After slogging through these documents one thing became very clear to me: the regulations that are supposed to protect our environment actually give corporations a lot of leeway to destroy the environment.
It would take forever to run through every environmental impact and all the regulations involved, so I’ll give you the gist of it. The environmental regulations that apply to building these pipelines outline ‘acceptable thresholds’ for environmental harm. This means that no matter what, the construction of these pipelines will cause environmental harm, but the government is willing to accept these harms because they fall within an arbitrarily determined ‘acceptable threshold’.
How much environmental harm is the government willing to accept?
Both the Keystone XL and Dakota Access Pipelines will intersect with major water sources. Pollution from the actual construction will contaminate these water sources. Both of the environmental assessments admit that breakage of the pipeline would spill oil in to these water sources, but the reports state that a break is highly unlikely. Unfortunately, government data proves that this is not true; pipelines break pretty frequently. So, there is a high likelihood of the contamination of water sources.
Both environmental assessments also state that wastes from construction would seep in to the groundwater and that a breakage would contaminate the groundwater. Again, the documents state that this impact is likely to be negligible, but we’re still talking about contaminated groundwater, which would effect vegetation growth, which would, in turn, effect animals consuming this vegetation.
Construction of the pipelines will destroy local vegetation at the construction sites. The environmental assessments state that vegetation would be replanted and restored to its pre-construction state, but the damage will already be done. Even minor changes to an ecosystem have ripple effects for years to come. The temporary loss of vegetation will certainly change the ecosystem.

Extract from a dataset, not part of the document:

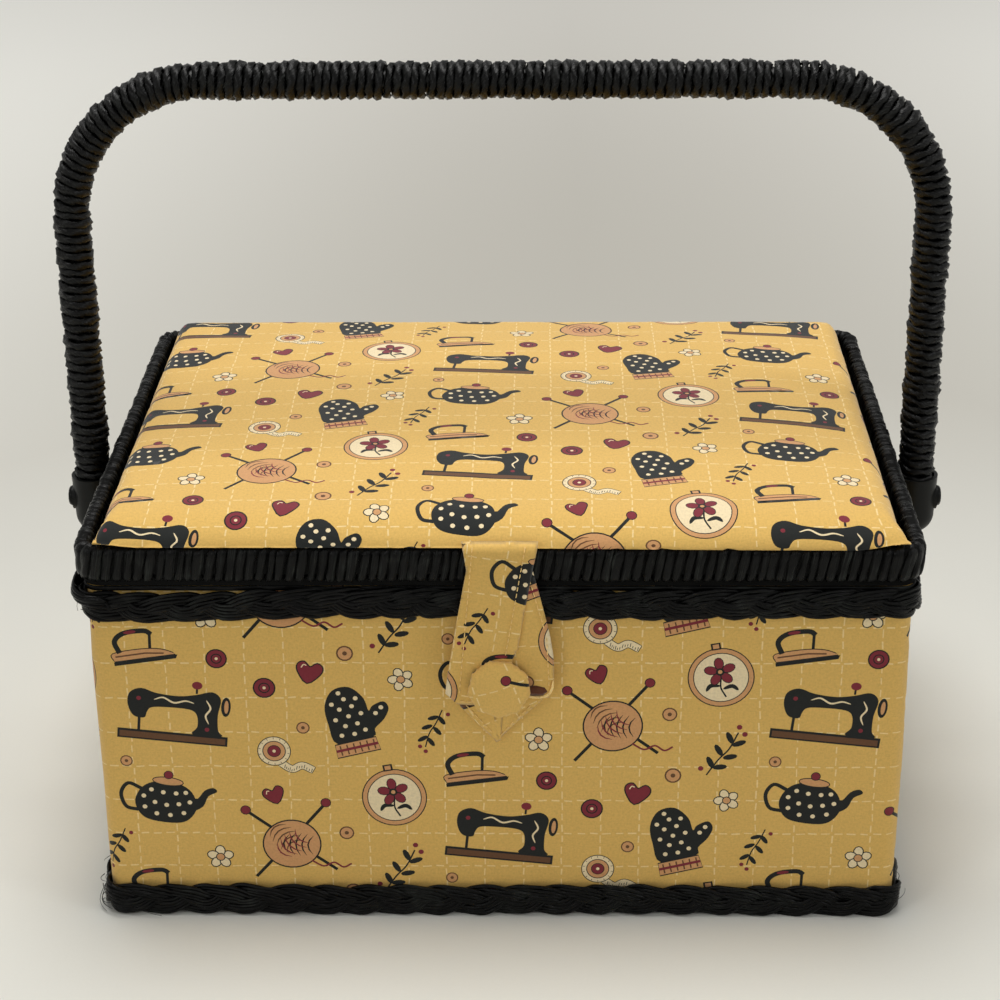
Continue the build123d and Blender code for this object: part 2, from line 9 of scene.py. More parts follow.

Both of the pipelines will cross the habitats, mating grounds, and migration paths of multiple threatened and endangered species. Members of these endangered and threatened species will likely die as a result of the actual construction. More will die from habitat destruction and lack of resources along their migration routes. The species whose mating grounds will be crossed by the pipelines will likely produce less offspring.
The emissions from the construction vehicles and the ongoing operations of the pipeline will contribute to the buildup of greenhouse gasses, which are the leading cause of climate change. The environmental assessments say that the emissions will be minimal, but with the state of climate change currently, any increase in emissions is a threat.

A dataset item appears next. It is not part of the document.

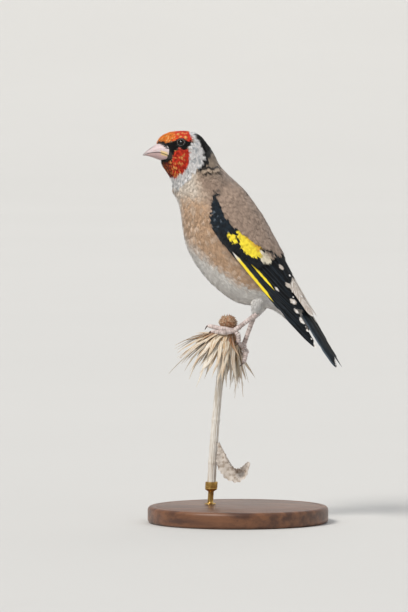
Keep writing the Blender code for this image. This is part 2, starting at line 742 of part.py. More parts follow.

The federal environmental regulations that are supposed to protect the environment deem all of these impacts within their ‘acceptable threshold’ because they won’t be widespread. Their assessments conclude that the effects will not be great enough to do permanent environmental harm. They say the environment will recover, but will it? Even what the government considers to be minimal impacts will change the ecosystems, which could have long lasting effects on the environment.

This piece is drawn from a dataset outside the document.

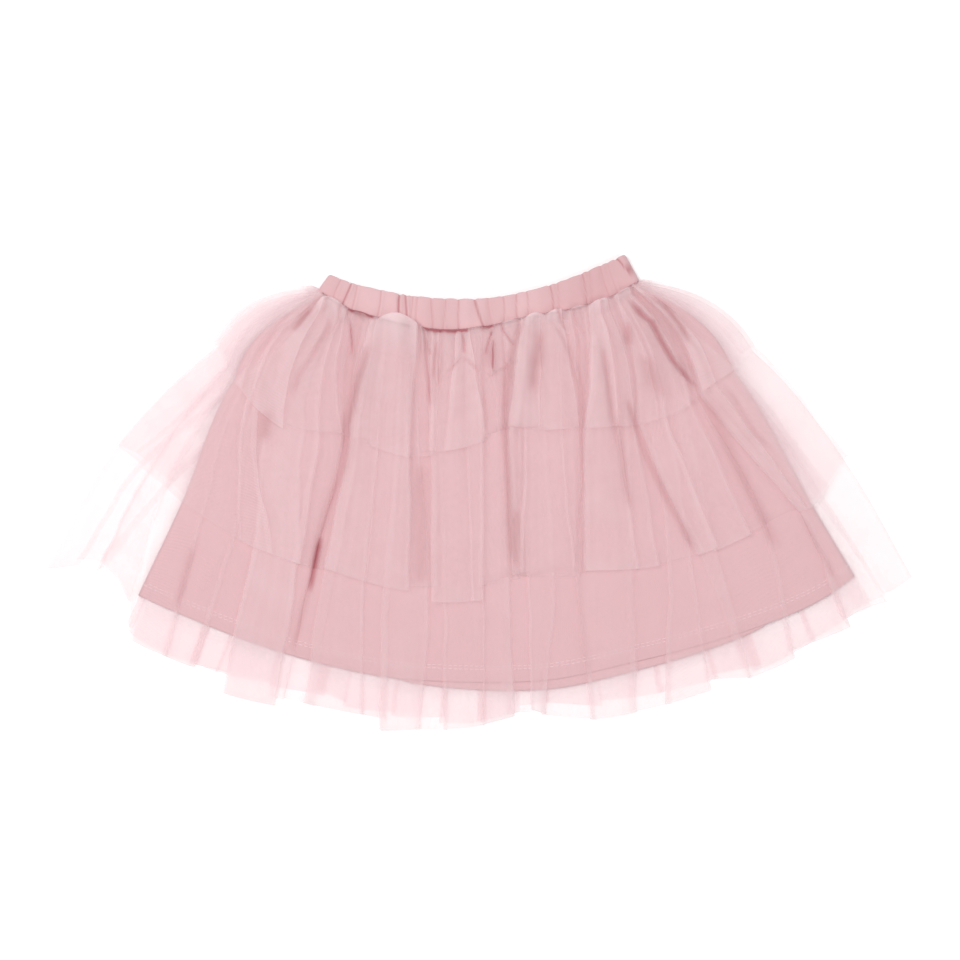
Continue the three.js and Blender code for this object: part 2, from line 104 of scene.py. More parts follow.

Are companies held accountable for violating environmental regulations?
Even if the impacts end up being great, the companies constructing the pipelines will hardly be held accountable. Most of the consequences for damage to the environment by a corporation are fines. Most of the corporations embarking on massive construction projects like these pipelines have more than enough funding to pay off fines, so there’s really no incentive to follow environmental regulations in the first place.
In the end, the regulations that are supposed to protect the environment have a lot of wiggle room, and there are no sufficient deterrents to violating these regulations. All the regulations really do is encourage corporations embarking on large construction projects to change their project planning to minimize the environmental impact.
This may have been good enough in the past, but it isn’t anymore. The environment is in a dire state right now, and negative impacts need to be prevented, not minimized. The construction of the Keystone XL and Dakota Access Pipelines will negatively impact the environment in a number of ways, and their continued construction should be prevented at all costs.